Private messages at work: what your employer is reading
The European Court of Human Rights' (ECHR) recent decision in the case of Barbulescu -v- Romania has sparked much debate around the ability of employers to monitor the personal communications of employees while at work. The ECHR held that Article 8 (Right to respect for private and family life) of the European Convention on Human Rights (the Convention) was not breached when the employer dismissed Mr Barbulescu after reading his personal communications.
Mr Barbulescu was employed as an engineer by a private company in Romania. He was dismissed for breaching his employer's policy that prohibited the use of company resources for personal purposes after it was discovered that he was using his work Yahoo Messenger account to send personal messages to his brother and his fiancée. This Yahoo Messenger account had been set up at the request of his employer for the purpose of responding to enquiries by clients. When disciplinary proceedings were brought against Mr Barbulescu, he claimed that he had only used Yahoo Messenger for professional purposes. However, this claim was refuted when his employer provided him with a transcript of his emails which demonstrated otherwise. Mr Barbulescu then brought a claim that the dismissal was unfair on the grounds that the employer had breached Article 8 of the Convention by monitoring his personal correspondence.
Although it found that Article 8 of the Convention had been engaged, the ECHR recognised that the state of Romania had to strike a fair balance between Mr Barbulescu's right to respect of his private life and correspondence, and his employer's interests. The ECHR held that the domestic courts were right to have regard to the transcript of Mr Barbulescu's correspondence as evidence of his breach - this was to prove that a breach had occurred, and no particular weight had been placed on the actual content of those communications.
Further, the ECHR found that it is not unreasonable for an employer to verify that employees are completing their professional tasks during working hours. The ECHR was of the view that access to Mr Barbulescu's communications was both legitimate and proportionate - the employer had monitored that information on the assumption that it was related to professional activities, and the monitoring was limited only to communications on Mr Barbulescu's Yahoo Messenger account and did not extend to other data or documents that were stored on his computer.
There have been some fairly exaggerated headlines following the judgment, suggesting that the case gives rise to a "snooper's charter". However, employers should note that this decision does not give them the ability to assume that they can monitor the personal communications of their employees. The judgment notes that Mr Barbulescu had been duly informed of the employer's regulations that prohibited the use of company resources (including computers) for personal purposes, and had in fact signed a notice from the company warning that employees' activities would be under surveillance when another colleague was dismissed for breaching this policy. In order to monitor the use of the internet by employees, employers should have a clear policy stipulating this and bring it to the attention of all employees (ideally with periodic reminders). Further, employers should be reminded that they can only dismiss employees if there has been a significant breach. If the company's policy does not explicitly prohibit the usage of the internet for personal purposes, then the mere existence of such activity will not constitute sufficient grounds for a dismissal.

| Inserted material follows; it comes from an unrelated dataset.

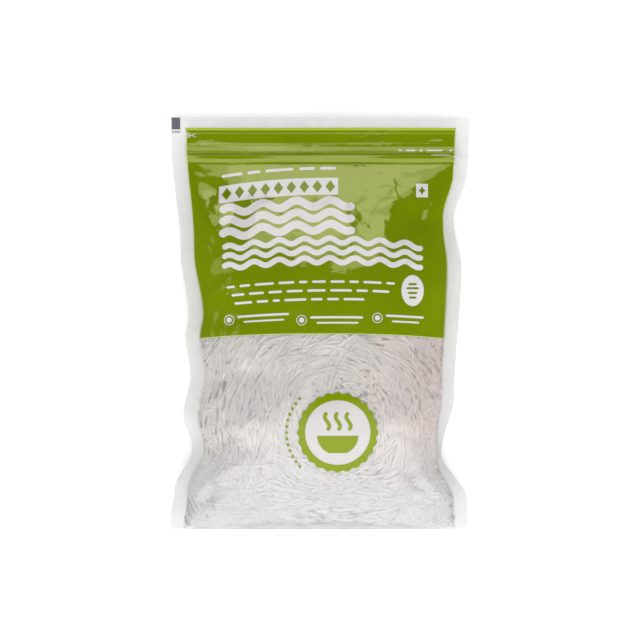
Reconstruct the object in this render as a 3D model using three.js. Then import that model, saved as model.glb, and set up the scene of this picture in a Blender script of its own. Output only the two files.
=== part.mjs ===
// A sealed zip pouch full of string hoppers, lying on its back with its front up.
// Millimetres, +Z up. X runs across the pouch, +Y points from the bottom fold to the
// header, and the origin is on the floor under the middle of the pouch.
//
// The pouch is one closed solid: a front film and a back film that meet in a flat heat
// seal down each side and along the top, and in a fold along the bottom. Each film is a
// height over the same grid. The side edges, the seals and the heights are worked out
// from the values below.

import * as THREE from 'three';
import { mergeVertices } from 'three/addons/utils/BufferGeometryUtils.js';

// The whole pouch
const WIDTH = 200; // across the header and across the bottom fold
const LENGTH = 275; // from the bottom fold to the top edge
const THICKNESS = 46; // floor to the highest point of the filled front
const FILM_PAIR = 1; // thickness of the two films where they are welded together
const LEFT_SEAL = 9.8; // width of the welded border down the left side, along the film
const RIGHT_SEAL = 9.2;
const TOP_SEAL = 7; // height of the welded border along the top edge

// How the filled part swells
const FILL_TOP = 106; // the filling starts below the zip, at this Y
const FILL_RISE_TOP = 100; // length over which the front rises to its full height
const FILL_RISE_BOTTOM = 88; // length over which the front falls to the bottom fold
const BACK_SWELL = 25; // how far the back would hang below the seams without a floor
const LUMP_HEIGHT = 1.1; // low lumps that the nests inside push up
const LUMP_PITCH = 62; // distance from one lump to the next

// The zip: two ribs with a groove between them, pressed through both films right across
// the header. [Y, height]
const ZIP_PROFILE = [
  [121, 0], [119.4, 0.05], [117, 0.34], [114.3, 0.64], [113.5, 0], [112.8, 0],
  [112.1, 0.3], [110.2, 0.52], [109, 0.1], [107.6, 0],
];

// Along each side the edge swings smoothly from one bump or dent to the next.
// [Y, inset from half the width, drop of the seal's outer edge below its inner edge]
const LEFT_EDGE = [
  [137.5, 0, 0], [119, 0.3, 0], [48, 6.7, 4.2], [5, 12.1, 2.4], [-9, 10.1, 2.8],
  [-35, 13.6, 3.2], [-61, 8.8, 2], [-83, 14.3, 5.6], [-112, 2.3, 4.2], [-129, 0, 0.6],
  [-137.5, 0, 0],
];
const RIGHT_EDGE = [
  [137.5, 0, 0], [113, 0.8, 0.8], [100, 2, 2.4], [69, 11, 6], [38, 6.3, 1.5],
  [-48, 11, 4.6], [-86, 19.2, 8.8], [-119, 1.9, 2], [-137.5, 1.7, 0],
];

// Height of the seam over the floor: low at the header and the fold, half up at the sides
const SEAM_HEIGHT = [[137.5, 7.2], [116, 6.2], [20, 18], [-62, 18], [-137.5, 10.5]];

// Folds that run inward from the dents in the seals: side, Y, depth, half width, reach
const PUCKERS = [
  { side: -1, y: 5, depth: 3, halfWidth: 8, reach: 11 },
  { side: -1, y: -35, depth: 3.4, halfWidth: 8, reach: 12 },
  { side: -1, y: -83, depth: 4.6, halfWidth: 9, reach: 13 },
  { side: 1, y: 69, depth: 4.2, halfWidth: 9, reach: 12 },
  { side: 1, y: -86, depth: 5.4, halfWidth: 11, reach: 14 },
];

// Folds that slant from the corners of the filled part towards its middle
const CORNER_FOLDS = [
  { from: [-84, 104], to: [-48, 62], depth: 3.2, halfWidth: 6 },
  { from: [86, 104], to: [46, 54], depth: 3.8, halfWidth: 7 },
  { from: [-90, -130], to: [-54, -96], depth: 3.4, halfWidth: 6 },
  { from: [88, -130], to: [52, -92], depth: 3.6, halfWidth: 7 },
];

// The header is a loose flap above the filling, and its top edge is a little wavy
const HEADER_WAVE = 0.8; // height of the wave at the top edge
const HEADER_WAVE_LENGTH = 132;

// The grid that carries both films
const SEAL_COLUMNS = 2;
const FILLED_COLUMNS = 30;
const COLUMNS = FILLED_COLUMNS + 2 * SEAL_COLUMNS;
const FOLD_STEPS = [0, 1, 2.5, 4.5, 7.5, 11, 15.5, 21]; // rows above the bottom fold
const FILLED_STEP = 7.6; // row spacing over the filling
const HEADER_START = 103;

const PRINT_GREEN = 0x7a8e00;
const FILM_ROUGHNESS = 0.3;

const clamp = THREE.MathUtils.clamp;
const halfLength = LENGTH / 2;
const halfFilm = FILM_PAIR / 2;

// Value in the given column of a list of [Y, ...] rows, easing in and out at every row
function swing(rows, column, y) {
  const last = rows.length - 1;
  if (y >= rows[0][0]) return rows[0][column];
  if (y <= rows[last][0]) return rows[last][column];
  const below = rows.findIndex((row) => row[0] <= y);
  const [upper, lower] = [rows[below - 1], rows[below]];
  const share = THREE.MathUtils.smoothstep(-y, -upper[0], -lower[0]);
  return THREE.MathUtils.lerp(upper[column], lower[column], share);
}

function edgeRows(side) {
  return side < 0 ? LEFT_EDGE : RIGHT_EDGE;
}

// X of the cut edge of the side seal
function outerEdge(side, y) {
  return side * (WIDTH / 2 - swing(edgeRows(side), 1, y));
}

// X of the line where the side seal ends and the filled film starts: the seal keeps its
// width along the film, so it looks narrower from above where it hangs down
function innerEdge(side, y) {
  const drop = swing(edgeRows(side), 2, y);
  const width = side < 0 ? LEFT_SEAL : RIGHT_SEAL;
  return outerEdge(side, y) - side * Math.sqrt(width ** 2 - drop ** 2);
}

// 0 at the zip and at the fold, 1 where the pouch is full: rounded like an ellipse
function fillAlong(y) {
  const fromTop = clamp((FILL_TOP - y) / FILL_RISE_TOP, 0, 1);
  const fromFold = clamp((y + halfLength) / FILL_RISE_BOTTOM, 0, 1);
  const top = Math.sin((Math.PI / 2) * fromTop) ** 0.9;
  const bottom = (1 - (1 - fromFold) ** 1.7) ** 0.6;
  return top * bottom;
}

// 0 at the side seals, 1 along the middle; across runs from -1 to 1 between the seals
function fillAcross(across) {
  return (1 - clamp(Math.abs(across), 0, 1) ** 2.5) ** 0.56;
}

function pucker(x, y) {
  let depth = 0;
  for (const fold of PUCKERS) {
    const inward = Math.max(0, fold.side * (innerEdge(fold.side, fold.y) - x)) / fold.reach;
    const along = (y - fold.y) / fold.halfWidth;
    depth += fold.depth * inward * Math.exp(1 - inward) * Math.exp(-along * along);
  }
  return depth;
}

// Each fold is deepest halfway along its line and rounded across it
function cornerFolds(x, y) {
  let depth = 0;
  for (const { from, to, depth: deepest, halfWidth } of CORNER_FOLDS) {
    const [runX, runY] = [to[0] - from[0], to[1] - from[1]];
    const run = Math.hypot(runX, runY);
    const along = ((x - from[0]) * runX + (y - from[1]) * runY) / run ** 2;
    const off = ((x - from[0]) * runY - (y - from[1]) * runX) / run / halfWidth;
    const fade = Math.sin(Math.PI * clamp(along, 0, 1));
    depth += deepest * fade * Math.exp(-off * off);
  }
  return depth;
}

function lumps(x, y) {
  const turn = (2 * Math.PI) / LUMP_PITCH;
  return LUMP_HEIGHT * Math.sin(turn * x + 0.6) * Math.cos(turn * (y - 0.4 * x));
}

// Straight between the points of the zip profile, and crushed to a quarter in the side seals
function zipRelief(across, y) {
  const above = ZIP_PROFILE.findLastIndex((row) => row[0] >= y);
  if (above < 0 || above === ZIP_PROFILE.length - 1) return 0;
  const [upper, lower] = [ZIP_PROFILE[above], ZIP_PROFILE[above + 1]];
  const share = (upper[0] - y) / (upper[0] - lower[0]);
  const crushed = clamp((1.02 - Math.abs(across)) / 0.06, 0.25, 1);
  return THREE.MathUtils.lerp(upper[1], lower[1], share) * crushed;
}

// Height of the front film over the seam; its crest comes out at the full thickness
function frontSwell(across, x, y) {
  const crest = THICKNESS - swing(SEAM_HEIGHT, 1, 0) - halfFilm - LUMP_HEIGHT;
  const fill = fillAlong(y) * fillAcross(across);
  return fill * (crest + lumps(x, y) - pucker(x, y) - cornerFolds(x, y));
}

// Height of the middle between the two films, at the inner edge of the side seals
function seamHeight(x, y) {
  const flap = clamp((y - FILL_TOP) / (halfLength - FILL_TOP), 0, 1);
  const wave = HEADER_WAVE * flap * Math.sin((2 * Math.PI * x) / HEADER_WAVE_LENGTH + 0.5);
  return swing(SEAM_HEIGHT, 1, y) + wave;
}

// Position of one grid point. column and row count from the left and from the fold,
// and face is 1 on the front film and -1 on the back film.
function filmPoint(column, row, face) {
  const y = ROW_Y[row];
  const middle = COLUMNS / 2;
  const side = column < middle ? -1 : 1;
  const fromEdge = side < 0 ? column : COLUMNS - column;

  if (fromEdge < SEAL_COLUMNS) {
    const out = 1 - fromEdge / SEAL_COLUMNS;
    const x = THREE.MathUtils.lerp(innerEdge(side, y), outerEdge(side, y), out);
    const drop = out * swing(edgeRows(side), 2, y);
    const z = seamHeight(x, y) - drop + face * (halfFilm + zipRelief(1, y));
    return new THREE.Vector3(x, y, Math.max(0, z));
  }

  // Columns lie closer together towards the seals, where the film turns down
  const across = Math.sin((Math.PI / 2) * ((column - middle) / (FILLED_COLUMNS / 2)));
  const x = THREE.MathUtils.lerp(innerEdge(-1, y), innerEdge(1, y), (across + 1) / 2);
  const seam = seamHeight(x, y);
  const relief = halfFilm + zipRelief(across, y);
  if (face > 0) return new THREE.Vector3(x, y, seam + relief + frontSwell(across, x, y));
  const hang = BACK_SWELL * fillAlong(y) * fillAcross(across);
  return new THREE.Vector3(x, y, Math.max(0, seam - relief - hang));
}

// Y of every row of the grid, from the fold to the top edge
function rowPositions() {
  const rows = FOLD_STEPS.map((step) => step - halfLength);
  const filledStart = rows[rows.length - 1];
  const filledRows = Math.round((HEADER_START - filledStart) / FILLED_STEP);
  for (let i = 1; i <= filledRows; i++) {
    rows.push(THREE.MathUtils.lerp(filledStart, HEADER_START, i / filledRows));
  }
  rows.push((HEADER_START + FILL_TOP) / 2, FILL_TOP);
  rows.push(...ZIP_PROFILE.map((row) => row[0]).reverse());
  const sealStart = halfLength - TOP_SEAL;
  rows.push((ZIP_PROFILE[0][0] + sealStart) / 2, sealStart);
  rows.push(sealStart + TOP_SEAL / 2, halfLength);
  return rows;
}

const ROW_Y = rowPositions();
const ROWS = ROW_Y.length - 1;

// A box with one layer, whose two faces are bent into the two films
function pouchGeometry() {
  const box = new THREE.BoxGeometry(1, 1, 1, COLUMNS, ROWS, 1);
  box.deleteAttribute('normal');
  box.deleteAttribute('uv');
  const place = box.attributes.position;
  for (let i = 0; i < place.count; i++) {
    const column = Math.round((place.getX(i) + 0.5) * COLUMNS);
    const row = Math.round((place.getY(i) + 0.5) * ROWS);
    const point = filmPoint(column, row, Math.sign(place.getZ(i)));
    place.setXYZ(i, point.x, point.y, point.z);
  }
  const pouch = mergeVertices(box, 1e-4);
  pouch.computeVertexNormals();
  return pouch;
}

const model = new THREE.Group();
const pouch = new THREE.Mesh(
  pouchGeometry(),
  new THREE.MeshStandardMaterial({ color: PRINT_GREEN, roughness: FILM_ROUGHNESS, metalness: 0 }),
);
pouch.name = 'pouch';
model.add(pouch);

export default model;
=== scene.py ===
"""A sealed zip pouch of string hoppers lying on its back, dressed for rendering.

The film is one height over the plan of the pouch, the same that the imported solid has,
with finer folds added. Film panels, print, heat seals and noodles are all laid on it.
Shapes are worked out in millimetres and turned to metres when a mesh is made.
"""

import math

import bpy
import numpy as np
from bpy.props import FloatProperty, FloatVectorProperty, IntProperty, PointerProperty
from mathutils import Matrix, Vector


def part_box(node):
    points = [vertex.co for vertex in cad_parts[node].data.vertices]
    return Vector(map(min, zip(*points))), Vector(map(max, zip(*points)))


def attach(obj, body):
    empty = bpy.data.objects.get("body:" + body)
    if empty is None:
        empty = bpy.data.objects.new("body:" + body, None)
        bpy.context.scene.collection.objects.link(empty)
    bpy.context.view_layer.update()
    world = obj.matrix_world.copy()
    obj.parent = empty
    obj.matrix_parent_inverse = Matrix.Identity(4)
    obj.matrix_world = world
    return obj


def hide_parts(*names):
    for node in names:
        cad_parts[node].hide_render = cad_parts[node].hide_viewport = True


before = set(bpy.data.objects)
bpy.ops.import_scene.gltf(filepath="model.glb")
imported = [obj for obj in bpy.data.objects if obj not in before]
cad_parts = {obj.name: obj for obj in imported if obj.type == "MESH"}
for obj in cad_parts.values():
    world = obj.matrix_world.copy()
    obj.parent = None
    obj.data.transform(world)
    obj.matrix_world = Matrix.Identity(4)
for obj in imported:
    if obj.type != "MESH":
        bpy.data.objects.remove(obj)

bl_info = {
    "name": "Zip pouch of string hoppers",
    "version": (1, 0, 0),
    "blender": (4, 5, 0),
    "location": "3D View > Sidebar > Pouch",
    "description": "Makes the film, print, heat seals and noodles of a sealed zip pouch",
    "category": "Add Mesh",
}

MM = 0.001
BORDER_TURN = math.radians(60)
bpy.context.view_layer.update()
NODE = "pouch"
BODY = "root"
LOW, HIGH = (np.array(corner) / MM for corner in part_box(NODE))
WIDTH, LENGTH, THICKNESS = np.round(HIGH - LOW)
HALF_LENGTH = LENGTH / 2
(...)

Peripatetic workers and automatic enrolment
The High Court has recently issued a decision which may impact clients with peripatetic workers who spend a considerable amount of time working outside Great Britain. It is the first case where the Pensions Regulator's approach to automatic enrolment has been subject to a judicial review.
The case of The Queen on the application of Fleet Maritime Services (Bermuda) Limited -v- The Pensions Regulator concerned crew working on cruise ships and their employer's obligations under the automatic enrolment legislation. Fleet Maritime Services (Bermuda) Limited (the Employer), a company incorporated in Bermuda, is a wholly owned subsidiary of Carnival plc, an English company. Carnival owns the ships and most of these are registered in Bermuda. The Employer employs the crew (seafarers) who work on the cruise ships, uses a Guernsey-based company as its payroll and administrative vehicle, and has no place of business in the UK.
All the cruise ships spend the vast majority of their time outside UK territorial waters and the court had to consider whether a seafarer working on a ship which spent all or most of its time outside Great Britain "ordinarily works in Great Britain under the worker's contract" for the purposes of automatic enrolment requirements.
The Employer was seeking judicial review of the Pensions Regulator's decision to issue a compliance notice that certain categories of worker employed under contracts with the Employer were eligible for automatic enrolment.
The Court considered the line of employment case law on "ordinarily works in Great Britain" which mainly relate to unfair dismissal situations. Following the House of Lords' decision in Lawson -v- Serco, the Court found that the "base" test (i.e. where an employee's work travel begins and ends when travelling in the course of their work) will be applied to determine if a peripatetic worker "ordinarily works in Great Britain under the worker's contract" for the purposes of the automatic enrolment legislation.
A seafarer would therefore be ordinarily working in Great Britain during any period when he or she started and returned from a base situated in Great Britain, even if the ship spent most of its time outside Great Britain.